Why they don't pay me, I'll never know. But in spite of my wild speculation, if it comes out that IRAN WAS PLAYING THE UNITED STATES THROUGH CHALABI AT A POLICY LEVEL INTO WAR (an idea supported slightly by heavily armed , aggressive search of his offices a few weeks ago), think of the political consquences. It'll make Iran -Contra look like Raisin-Bran Cilantro.


3 Comments:

Blogger Corresponding Secretary General said...

North Korea too, but the problem there is even worse. China is not only tchetchier than the members of the Arab League, but less likely to dither. (AL members might blow up buildings and kill people, but China would invade somebody.)

Also, Iran boasts a marginally effective opposition while NKorea has none.

More wacky thoughts: did he punish Wu for NOT spying for China and reward Chalabi when he spied for Israel and/or Iran? If this was in a novel would anyone believe it?

Waiting breathlessly for the story to unfold,

September 2, 2004 at 9:53 PM  
Blogger JAB said...

Indeed on many fronts. Iran's definitely driving toward nuclear weapons (please calculate for yourselves the chances that Pakistan and N. Korea haven't helped with that.) There is no understating the nuclear danger with Iran and N. Korea.

But Michelle's point is a good one though- Iran, unlike Iraq, has a real functioning opposition, the place is many things, many of them horrible, but it rather more parlimentarian than say, Saudi Arabia or Syria.

This is two-edged. Democracies are, I think, smarter and more powerful at fighting wars, but are less likely to commit national suicide for militaristic notions of honor.

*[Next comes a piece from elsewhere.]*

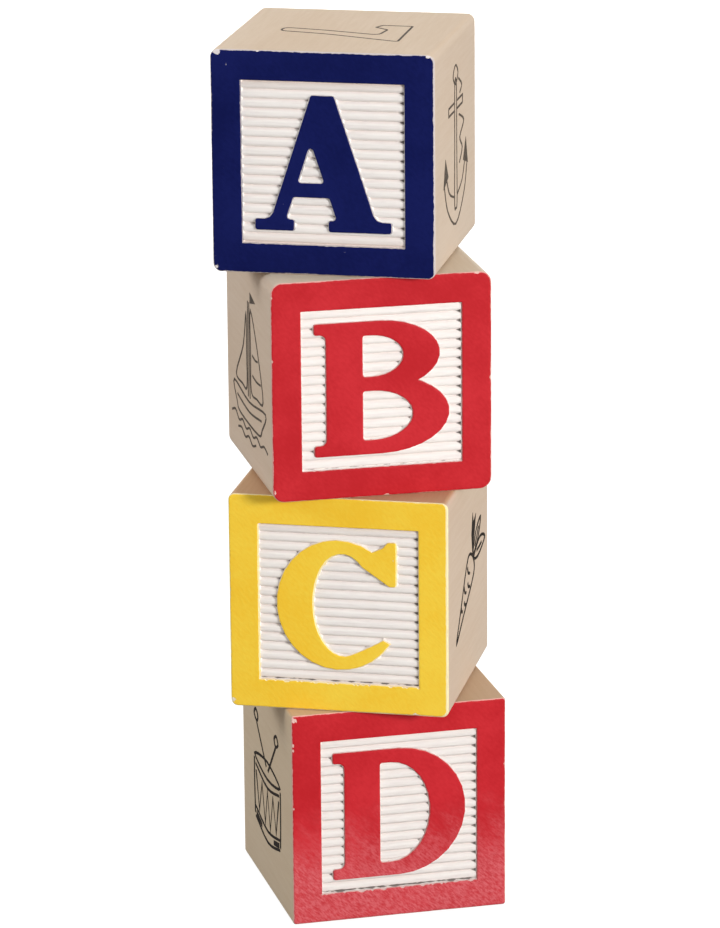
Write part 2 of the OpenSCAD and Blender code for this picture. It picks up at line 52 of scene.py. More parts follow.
cameraView = {
    "lens": 187.9,  # mm
    "sensor": 36,  # mm, along the picture's long side
    "place": (-0.0019, -0.9425, 0.3573),
    "aim": (-0.00205, -0.00045, 0.0892),
    "roll": 0.47,  # degrees, right side down
}
studio = {
    "skyForObject": 0.45,
    "skyForCamera": 1.0,
    "aim": (0, 0, 0.09),
    "floorSize": 6,
    "floorColour": (0.3, 0.296, 0.29, 1),
    "floorRoughness": 0.9,
    "floorGlow": 0.85,  # seen by the camera only, so that the floor is pale but throws little light up
}
# The key lamp shines in at a flatter angle than the camera looks, so overhanging corners hide their shadows
lamps = {
    "keyLamp": {"place": (0.78, -0.929, 0.392), "size": 0.25, "power": 11.8, "colour": (1.0, 0.985, 0.96)},
    "sideLamp": {"place": (-1.0, 0.1, 0.75), "size": 0.7, "power": 5.4, "colour": (1, 1, 1)},
    "topLamp": {"place": (0, 0.3, 1.3), "size": 0.5, "power": 2.6, "colour": (1, 1, 1)},
    "backLamp": {"place": (0, 1.2, 0.1), "size": 0.5, "power": 6, "colour": (1, 1, 1)},
}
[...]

So where are we? Our Iraq is not really in control of much besides parts of the south and Bagdad, and the U.S. seems to be backing up into bases, leaving very little forces for an outright invasion of Iran; this would be far, far more bloody than Iraq, it's much bigger, much more mountainous, and the list of Iranians happy to see the US Army marching through can be counted on as the shortist thing since W's attention span. We're not invading under anything short of a nuclear precipice.

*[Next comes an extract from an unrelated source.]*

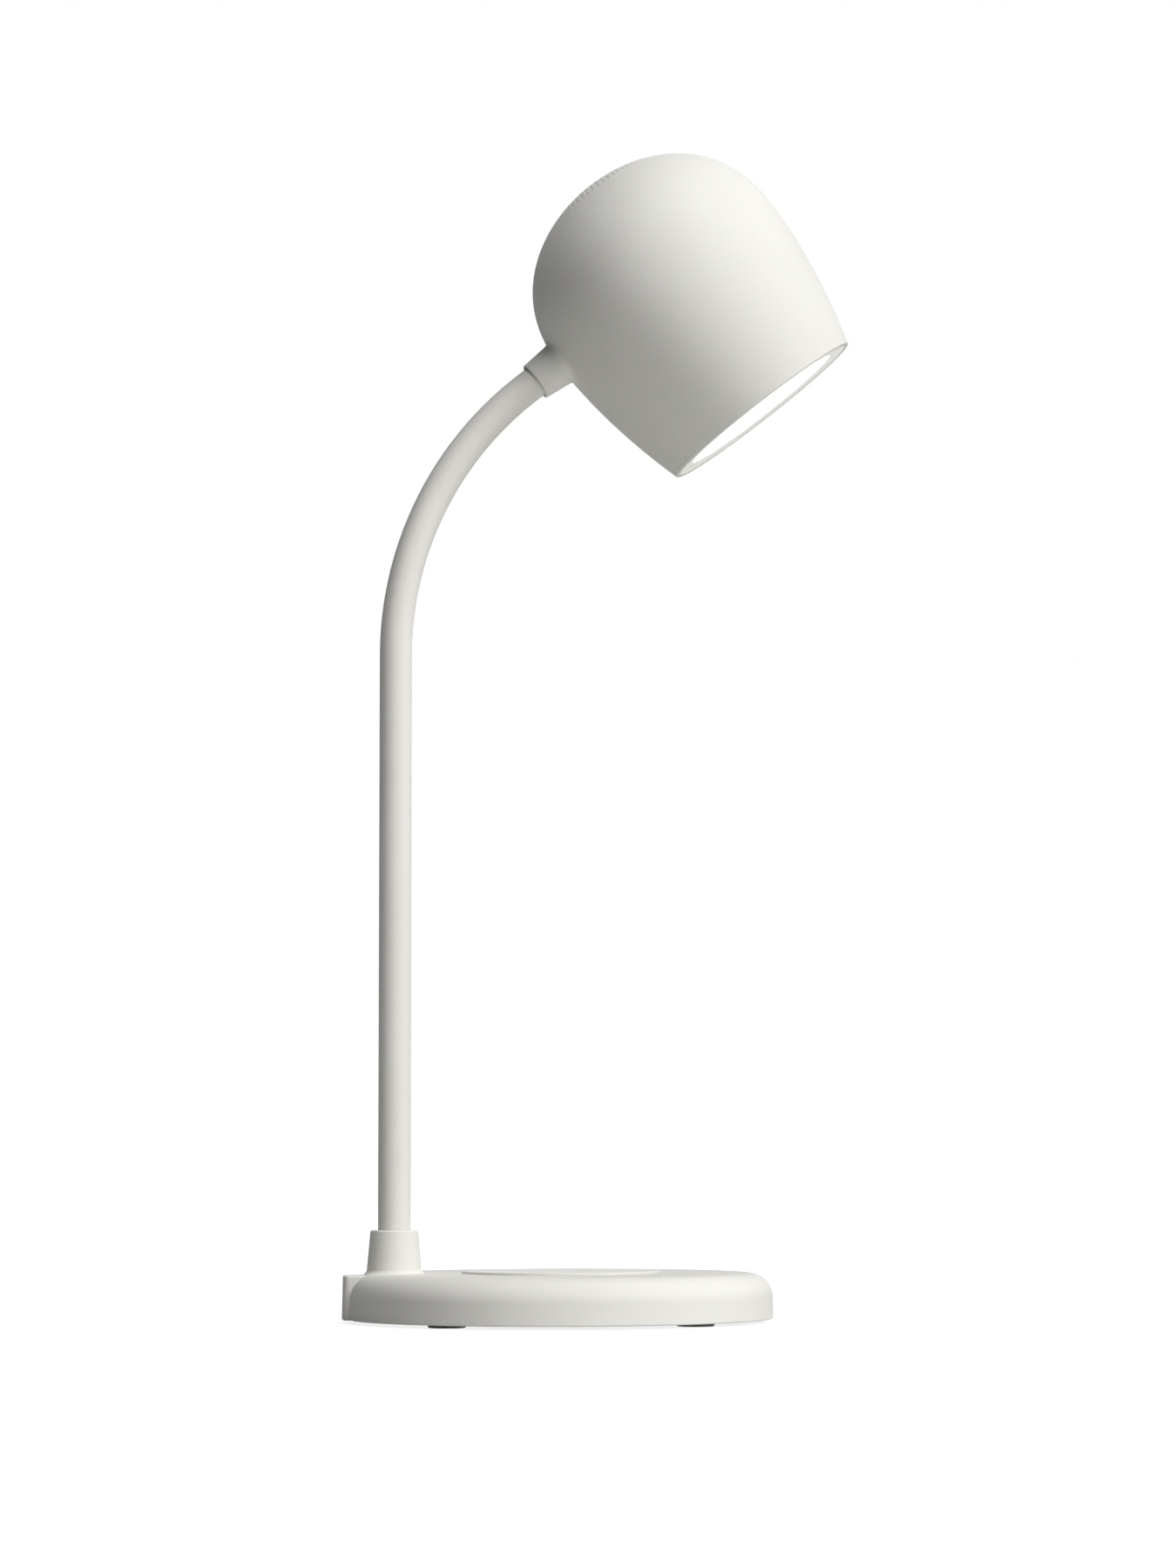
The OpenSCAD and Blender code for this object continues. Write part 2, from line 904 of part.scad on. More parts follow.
module led_board() {
    color(PAD_WHITE)
        at_head()
            translate([0, 0, board_seat + bulkhead_t])
                cylinder(r = 30, h = led_seat - board_seat - bulkhead_t);
}

module led_chips() {
    color(LAMP_YELLOW)
        at_head()
            for (ring = [[8, 5], [16, 13], [24, 22]], i = [0:ring[0] - 1])
                rotate([0, 0, i * 360 / ring[0]])
                    translate([ring[1] - 1.4, -1.75, led_seat])
                        cube([2.8, 3.5, 0.7]);
}

module at_bulkhead_posts() {
    for (a = post_angles)
        rotate([0, 0, a])
            translate([post_reach, 0, board_seat])
                children();
}

// Round plate between the light and the loudspeaker's room
module bulkhead() {
    color(PAD_WHITE)
        at_head()
            difference() {
                union() {
                    translate([0, 0, board_seat])
                        cylinder(r = ledge_r - 0.2, h = bulkhead_t);
                    for (x = [-13, 13], y = [-11, 11])
                        translate([x, y, audio_board_s + 1.6])
                            cylinder(r = 2.2, h = board_seat - audio_board_s - 1);
                }
                at_bulkhead_posts()
                    translate([0, 0, -1])
                        cylinder(r = screw_r + 0.2, h = 5, $fn = 32);
            }
}

module bulkhead_screws() {
    color(STEEL)
        at_head()
            at_bulkhead_posts() {
                translate([0, 0, -9])
                    cylinder(r = screw_r, h = 9 + bulkhead_t, $fn = 32);
                translate([0, 0, bulkhead_t])
                    cylinder(r = 2.3, h = 1.6, $fn = 48);
            }
}

module audio_board() {
    color(BOARD_GREEN)
        at_head() {
            translate([-18, -15, audio_board_s])
                cube([36, 30, 1.6]);
            translate([-10, 3, audio_board_s - 1.4])
                cube([8, 8, 1.5]);
            translate([-14, -11, audio_board_s - 3])
                cube([5, 7, 3.1]);
        }
}

module speaker_gasket() {
    color(BLACK)
        at_head()
            tube(21, 18, speaker_seat, speaker_seat + 0.8);
}

// Pressed frame: flange with four screw holes, cone, back plate
module speaker_basket() {
    color(ZINC)
        at_head()
            difference() {
                rotate_extrude()
                    polygon([
                        [17.6, 13.8], [25, 13.8], [25, 15], [18.8, 15], [18.8, 16.4], [12.8, 24.4],
                        [12.8, 25.2], [5, 25.2], [5, 24], [11.8, 24], [17.6, 16.2]
                    ]);
                for (a = speaker_angles)
                    rotate([0, 0, a])
                        translate([speaker_post_reach, 0, 12])
                            cylinder(r = 1.3, h = 5, $fn = 32);
            }
}

// Cone with its rolled surround and dust cap
module speaker_cone() {
    color(BLACK)
        at_head()
            rotate_extrude()
                polygon(concat(
                    arc_points(15.9, 14.3, 1.6, 0, 180, 8),
                    [[6.1, 20.2], [0, 18]],
                    arc_points(0, 26, 8.8, 270, 313, 5),
                    [[14.3, 13.6]],
                    arc_points(15.9, 14.3, 1, 180, 0, 6)
                ));
}

module speaker_magnet() {
    color(STEEL)
        at_head() {
            tube(12, 5, 25.2, 32);
            translate([0, 0, 32])
                cylinder(r = 12, h = 1.6);
        }
}

module speaker_screws() {
    color(STEEL)
        at_head()
            for (a = speaker_angles)
                rotate([0, 0, a])
                    translate([speaker_post_reach, 0, 0]) {
                        translate([0, 0, 6.5])
                            cylinder(r = 1, h = 8.5, $fn = 32);
                        translate([0, 0, 15])
                            cylinder(r = 2.1, h = 1.4, $fn = 48);
                    }
}

// Cloth behind the sound holes, dished like the back of the grille
module grille_cloth() {
    lip_r = grille_r - grille_lip - fit;
    cloth_r = lip_r - fit;
    front = grille_t + fit;
    edge = front + dome_s(lip_r) * cloth_r / lip_r;
    cloth_t = 0.4;
    color(BLACK)
        at_head()
            rotate_extrude()
                polygon([[0, front], [cloth_r, edge], [cloth_r, edge + cloth_t], [0, front + cloth_t]]);
}

// ---------------------------------------------------------------- assembly

base_shell();
base_plate();
ballast_plate();
charging_pad();
charging_coil();
ferrite_sheet();
base_board();
usb_c_socket();
power_switch();
power_button();
rubber_feet();
base_screws();
lower_ferrule();
lower_nut();
head_shell();
bezel_ring();
diffuser();
reflector();
led_board();
led_chips();
bulkhead();
audio_board();
bulkhead_screws();
speaker_grille();
speaker_basket();
speaker_cone();
speaker_magnet();
speaker_gasket();
speaker_screws();
grille_cloth();
upper_ferrule();
upper_nut();
for (k = [0:joint_count])
    neck_core(k);
for (k = [0:joint_count])
    neck_sleeve(k);
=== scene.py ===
"""Visual model of a desk lamp: an ivory dome head with a light plate and a perforated sound
grille, a silicone-skinned neck that bends, and a round weighted base with a charging pad.

Metres, +Z up. The neck's route comes from the frame's joints and the base's heights from the
boxes of its nodes. Shapes are numpy surfaces: turned profiles, a swept tube, and feet that
flare onto what they stand on.
"""
import json
import math

import bmesh
import bpy
import numpy as np
from mathutils import Matrix, Vector

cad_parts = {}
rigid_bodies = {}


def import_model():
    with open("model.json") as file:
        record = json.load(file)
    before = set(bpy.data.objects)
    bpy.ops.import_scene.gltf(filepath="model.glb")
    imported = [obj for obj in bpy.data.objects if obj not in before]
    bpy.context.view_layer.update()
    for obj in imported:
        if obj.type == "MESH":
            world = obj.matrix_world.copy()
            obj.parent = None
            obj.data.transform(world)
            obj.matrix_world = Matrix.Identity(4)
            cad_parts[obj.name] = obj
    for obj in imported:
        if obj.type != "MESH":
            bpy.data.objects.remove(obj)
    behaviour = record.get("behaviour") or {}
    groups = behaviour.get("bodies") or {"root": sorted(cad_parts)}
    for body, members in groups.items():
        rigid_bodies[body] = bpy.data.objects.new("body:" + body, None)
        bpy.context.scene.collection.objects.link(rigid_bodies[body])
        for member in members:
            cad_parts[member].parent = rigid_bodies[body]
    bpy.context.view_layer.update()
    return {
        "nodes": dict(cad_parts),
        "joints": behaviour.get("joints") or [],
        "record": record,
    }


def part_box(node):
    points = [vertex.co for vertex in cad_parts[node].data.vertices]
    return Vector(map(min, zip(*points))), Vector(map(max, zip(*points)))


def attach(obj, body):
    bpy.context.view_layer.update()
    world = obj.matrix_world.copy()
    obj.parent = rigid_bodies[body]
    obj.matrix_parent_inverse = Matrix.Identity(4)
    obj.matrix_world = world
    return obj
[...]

There is a tactical issue then - when Israel wiped out
Iraq's nuke plant in 1982 or so, it was tremendously effective. But if a tactical strike against facilities fails, diplomacy is probably shot, if we can't realistically back it up with the possibility of an multilateral invasion. Thank you, W.

So that leaves you with several unattractive possibilities, and what I'm begining to see is something like this: the US makes noises about a tactical strike, saying it will have to back up growing threats from Israel, bad cop. It will have to threaten to anhilate Iran if their is a nuclear response. Britain and France say look, they just had this stupid war, they're crazy but tired and Israel is on their case, so here's the deal: you let the UN take apart your nukes, the US backs with deliberate speed out of Iraq, and Iran behind the scenes directs a sort of Shiite-dominated Western-neutral parlimentary state. US announces parlimentary democracy, and watches the growth of a brand new baby Iran. If they get real power and more world legitimacy, Iran might go for verified disarmament ala Libya. States not run by madmen, or who are not already running the world, crave respect.

The only alternative that doesn't set the Middle East on bloody fire is an incredibly tight tactical strike that definitely and complete sets their nuke program back ten years. It would be different if Iraqi stability had emerged in time to pre-position US forces in some kind of coherent offensice way (the key neo-con fantasy) but it simply isn't and it won't likely happen before Iran gets the bomb.

September 2, 2004 at 10:30 PM  
Blogger Viceroy De Los Osos said...

Short of evacuating Florida to Iraq, I don't see any possibility of a "Western-neutral" parlementary state in the next, oh, say 100 years.